By Elise Worthington and Stephanie Smail
Health advocates are concerned more children are being born with foetal alcohol spectrum disorder (FASD) in Australia because women are getting mixed messages.
The National Health and Medical Research Council (NHMRC) changed the guidelines on drinking during pregnancy in 2009.
Since then it has recommended pregnant women abstain from drinking alcohol, as there is no safe level of alcohol consumption during pregnancy.
Around 3,000 babies a year are born with FASD, a number that may be rising when it should be falling.
Michael Thorne from the Foundation for Alcohol Research and Education says the message is still not getting through.
“We know that too many of those health professionals are not aware of what the NHMRC guidelines say,” he said.
NHMRC guidelines on alcohol consumption during pregnancy:
Maternal alcohol consumption can harm the developing foetus or breastfeeding baby.
- For women who are pregnant or planning a pregnancy, not drinking is the safest option.
- For women who are breastfeeding, not drinking is the safest option.
“We suspect that the numbers are actually going up – we know that from the change in patterns of drinking among women of child-bearing age.”
Anne Russell gave birth to her two children in the 1980s and says she was told there was no harm in drinking alcohol during her pregnancies.
Both her sons have suffered the effects of FASD.
“If I had known when my oldest son was born that alcohol was the problem my younger son wouldn’t have been affected,” she said.
Possible symptoms include distinctive physical disabilities, behavioural problems and brain damage.
Ms Russell says the behavioural effects in her family have been damaging.
“It was only after my young son with full FASD became an adolescent,” she said.
“He started using drugs and alcohol, sex, he just went completely off the rails.”
She expressed dismay that two decades later women are still not being told of the risks.
Research shows 50 per cent of pregnant women drink alcohol before they know they are pregnant and 20 per cent continue to drink after they know they are pregnant.
Some doctors unaware of risks
University of Sydney professor of paediatrics and child health Elizabeth Elliot says doctors should be taught about the risks of alcohol during pregnancy early in their training.
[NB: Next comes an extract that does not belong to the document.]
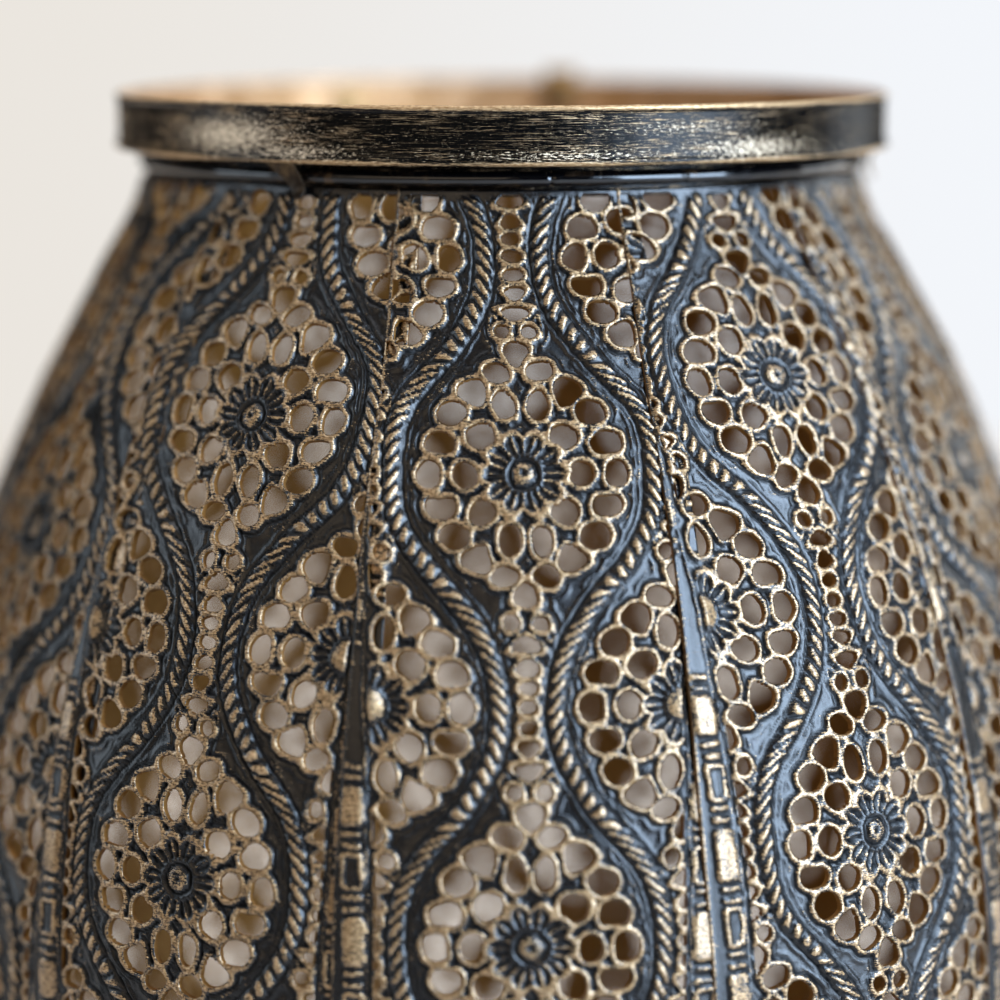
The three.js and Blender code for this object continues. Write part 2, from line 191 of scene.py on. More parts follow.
def pattern(u, v, phase, seed, shrink=0.0):
    """hole distance, relief height, gilding amount at sheet points"""
    shape = u.shape
    u = u.ravel(); v = v.ravel()
    # nothing on hand-struck sheet is quite regular
    k1, k2 = 1.9 * seed, 0.7 * seed
    wu = (0.08 * np.sin(0.83 * u + 1.27 * v + k1) + 0.06 * np.sin(1.51 * u - 0.93 * v + k2)
          + 0.16 * np.sin(0.31 * u + 0.23 * v + k2) + 0.03 * np.sin(2.9 * v + 1.1 * u))
    wv = (0.08 * np.sin(1.19 * u - 0.71 * v + k2) + 0.06 * np.sin(0.67 * u + 1.63 * v + k1)
          + 0.16 * np.sin(0.27 * u - 0.33 * v + k1) + 0.03 * np.sin(2.7 * u - 0.9 * v))
    u = u + wu; v = v + wv
    au = np.abs(u); side = np.sign(u) + (u == 0)
    yA = v - phase
    g, dg = rope_line(yA)
    slope = np.sqrt(1 + dg * dg)
    dr = (au - g) / slope                     # signed distance to the rope, + outwards
    inA = dr < 0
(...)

“Patients tell us they’re getting mixed messages,” she said.
“Some doctors will say it will relax you and won’t do any harm, others will say it’s best not to drink during pregnancy.
“Clearly this needs to be incorporated into curriculums.
“We’re all obliged to do more training – colleges should include this in continuing education.”
The former federal government promised $ 20 million for research and prevention of FASD.
It is not yet clear if the Abbott Government will honour that pledge.
Professor Mike Daube from the Public Health Association of Australia says government funding for education should be a priority.
“People don’t like to be told that not drinking in pregnancy is the safest choice, but that’s what the evidence tells us,” he said.
“The Federal Government gets something over $ 7 billion a year in revenue from alcohol tax so $ 20 or $ 30 million a year for FASD would quite literally be a drop in the alcoholic ocean.”